I’m surprised the incumbent government didn’t trumpet the fact that the highly regarded Legatum Prosperity Institute’s index for 2016 placed New Zealand as the world’s most prosperous country. Norway came in second, Finland third, then Switzerland, with Canada and Australia fifth and sixth respectively. The United Kingdom came in tenth, and U.S. of A. was ranked at seventeen with once prosperous Japan at twenty-two.
I imagine concern will be expressed that between 2007 and 2017 America has gone from being the most prosperous nation on earth to number seventeen.

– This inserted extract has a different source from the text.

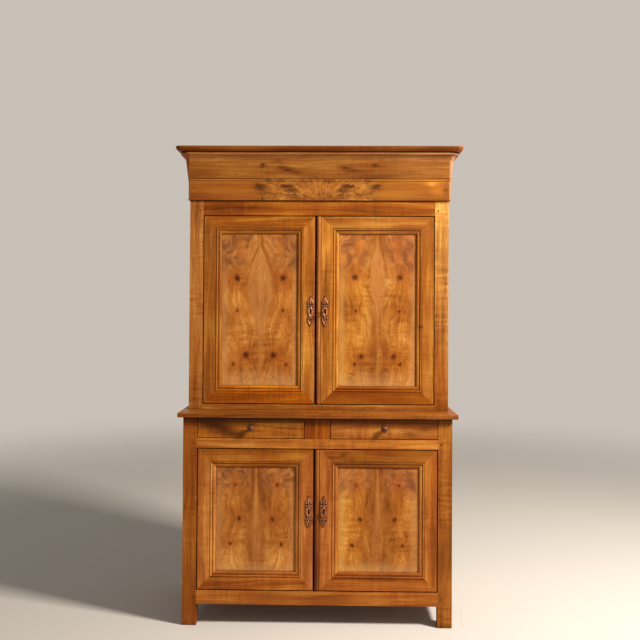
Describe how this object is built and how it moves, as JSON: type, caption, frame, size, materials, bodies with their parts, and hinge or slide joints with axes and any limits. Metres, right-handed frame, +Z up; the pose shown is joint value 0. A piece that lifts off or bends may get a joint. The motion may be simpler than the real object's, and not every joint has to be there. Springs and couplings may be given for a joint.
{
  "type": "two-part buffet cupboard",
  "caption": "Two-part wooden buffet cupboard: a coved upper case with framed burl-panel doors over a deeper lower case with drawers and panelled doors.",
  "frame": {"origin": "centre of the footprint's bounding box, on the floor plane", "axes": "+Z up; -Y is the front with doors and drawers; +X to the viewer's right"},
  "size_m": [1.39, 0.5605, 2.274],
  "materials": {
    "fruitwood": "waxed",
    "figured_panel": "waxed",
    "turned_wood": "polished",
    "secondary_wood": "bare",
    "aged_brass": "patinated",
    "iron": "dark oiled"
  },
  "bodies": {
    "cabinet": {"cornice_moulding": "fruitwood", "cornice_roof_board": "fruitwood", "counter_top": "fruitwood", "drawer_divider": "fruitwood", "drawer_rail": "fruitwood", "drawer_runners": "secondary_wood", "frieze": "figured_panel", "joint_pegs": "fruitwood", "lower_back_boards": "secondary_wood", "lower_bottom_rail": "fruitwood", "lower_floor_board": "secondary_wood", "lower_post_front_left": "fruitwood", "lower_post_front_right": "fruitwood", "lower_shelf": "secondary_wood", "lower_side_panels": "fruitwood", "lower_side_rails": "fruitwood", "pivot_sockets": "iron", "rear_posts": "fruitwood", "shelf_cleats": "secondary_wood", "upper_back_boards": "secondary_wood", "upper_bottom_rail": "fruitwood", "upper_floor_board": "secondary_wood", "upper_post_front_left": "fruitwood", "upper_post_front_right": "fruitwood", "upper_shelves": "secondary_wood", "upper_side_panels": "fruitwood", "upper_side_rails": "fruitwood", "upper_top_rail": "fruitwood"},
    "upper_left_door": {"upper_left_door_frame": "fruitwood", "upper_left_door_ironwork": "iron", "upper_left_door_panel": "figured_panel", "upper_left_escutcheon": "aged_brass"},
    "upper_right_door": {"upper_right_door_astragal": "fruitwood", "upper_right_door_frame": "fruitwood", "upper_right_door_panel": "figured_panel", "upper_right_door_pivots": "iron", "upper_right_escutcheon": "aged_brass", "upper_right_lock_case": "iron"},
    "lower_left_door": {"lower_left_door_frame": "fruitwood", "lower_left_door_ironwork": "iron", "lower_left_door_panel": "figured_panel", "lower_left_escutcheon": "aged_brass"},
    "lower_right_door": {"lower_right_door_astragal": "fruitwood", "lower_right_door_frame": "fruitwood", "lower_right_door_panel": "figured_panel", "lower_right_door_pivots": "iron", "lower_right_escutcheon": "aged_brass", "lower_right_lock_case": "iron"},
    "left_drawer": {"left_drawer_box": "secondary_wood", "left_drawer_front": "fruitwood", "left_drawer_knob": "turned_wood"},
    "right_drawer": {"right_drawer_box": "secondary_wood", "right_drawer_front": "fruitwood", "right_drawer_knob": "turned_wood"},
    "upper_key": {"upper_right_key": "iron"},
    "lower_key": {"lower_right_key": "iron"},
    "upper_lock_bolt": {"upper_right_lock_bolt": "iron"},
    "lower_lock_bolt": {"lower_right_lock_bolt": "iron"},
    "upper_latch": {"upper_left_door_latch": "iron"},
    "lower_latch": {"lower_left_door_latch": "iron"}
  },
  "joints": [
    {"name": "upper_left_door_hinge", "type": "hinge", "parent": "cabinet", "child": "upper_left_door", "pos_m": [-0.55, -0.13175, 1.48108], "axis": [0, 0, -1], "range_deg": [0, 110]},
    {"name": "upper_right_door_hinge", "type": "hinge", "parent": "cabinet", "child": "upper_right_door", "pos_m": [0.55, -0.13175, 1.48108], "axis": [0, 0, 1], "range_deg": [0, 110]},
    {"name": "lower_left_door_hinge", "type": "hinge", "parent": "cabinet", "child": "lower_left_door", "pos_m": [-0.554, -0.24175, 0.53904], "axis": [0, 0, -1], "range_deg": [0, 110]},
    {"name": "lower_right_door_hinge", "type": "hinge", "parent": "cabinet", "child": "lower_right_door", "pos_m": [0.554, -0.24175, 0.53904], "axis": [0, 0, 1], "range_deg": [0, 110]},
    {"name": "left_drawer_slide", "type": "slide", "parent": "cabinet", "child": "left_drawer", "axis": [0, -1, 0], "range_m": [0, 0.32]},
    {"name": "right_drawer_slide", "type": "slide", "parent": "cabinet", "child": "right_drawer", "axis": [0, -1, 0], "range_m": [0, 0.32]},
    {"name": "upper_key_turn", "type": "hinge", "parent": "upper_right_door", "child": "upper_key", "pos_m": [0.0315, -0.13975, 1.48108], "axis": [0, 1, 0], "range_deg": [0, 360]},
    {"name": "upper_lock_bolt_slide", "type": "slide", "parent": "upper_right_door", "child": "upper_lock_bolt", "axis": [-1, 0, 0], "range_m": [0, 0.0161]},
    {"name": "upper_latch_slide", "type": "slide", "parent": "upper_left_door", "child": "upper_latch", "axis": [0, 0, 1], "range_m": [0, 0.012]},
    {"name": "lower_key_turn", "type": "hinge", "parent": "lower_right_door", "child": "lower_key", "pos_m": [0.0315, -0.24975, 0.53904], "axis": [0, 1, 0], "range_deg": [0, 360]},
    {"name": "lower_lock_bolt_slide", "type": "slide", "parent": "lower_right_door", "child": "lower_lock_bolt", "axis": [-1, 0, 0], "range_m": [0, 0.0161]},
    {"name": "lower_latch_slide", "type": "slide", "parent": "lower_left_door", "child": "lower_latch", "axis": [0, 0, 1], "range_m": [0, 0.012]}
  ],
  "couplings": [
    {"joint": "upper_lock_bolt_slide", "follows": "upper_key_turn", "m_per_rad": 0.0025465},
    {"joint": "lower_lock_bolt_slide", "follows": "lower_key_turn", "m_per_rad": 0.0025465}
  ]
}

As usual Scandinavian countries rated highly in the institute’s new index of prosperity, but I would have thought National’s promotional people could have highlighted the fact that New Zealand came in at number one.
The Index of Prosperity is a measure of material wealth and quality of life among 110 nations, so despite the doom and gloom that so often abounds in this country we seemed to have done remarkably well.
I also thought it unusual that there were no Asian nations in the top ten; first to feature was Singapore at nineteen. The Legatum Institute thought that Asia was where the challenge was coming from for America.
In his book Civilisation: The West and the Rest Harvard historian Niall Ferguson wrote that for 500 years Western nations have patented six killer applications that set it apart.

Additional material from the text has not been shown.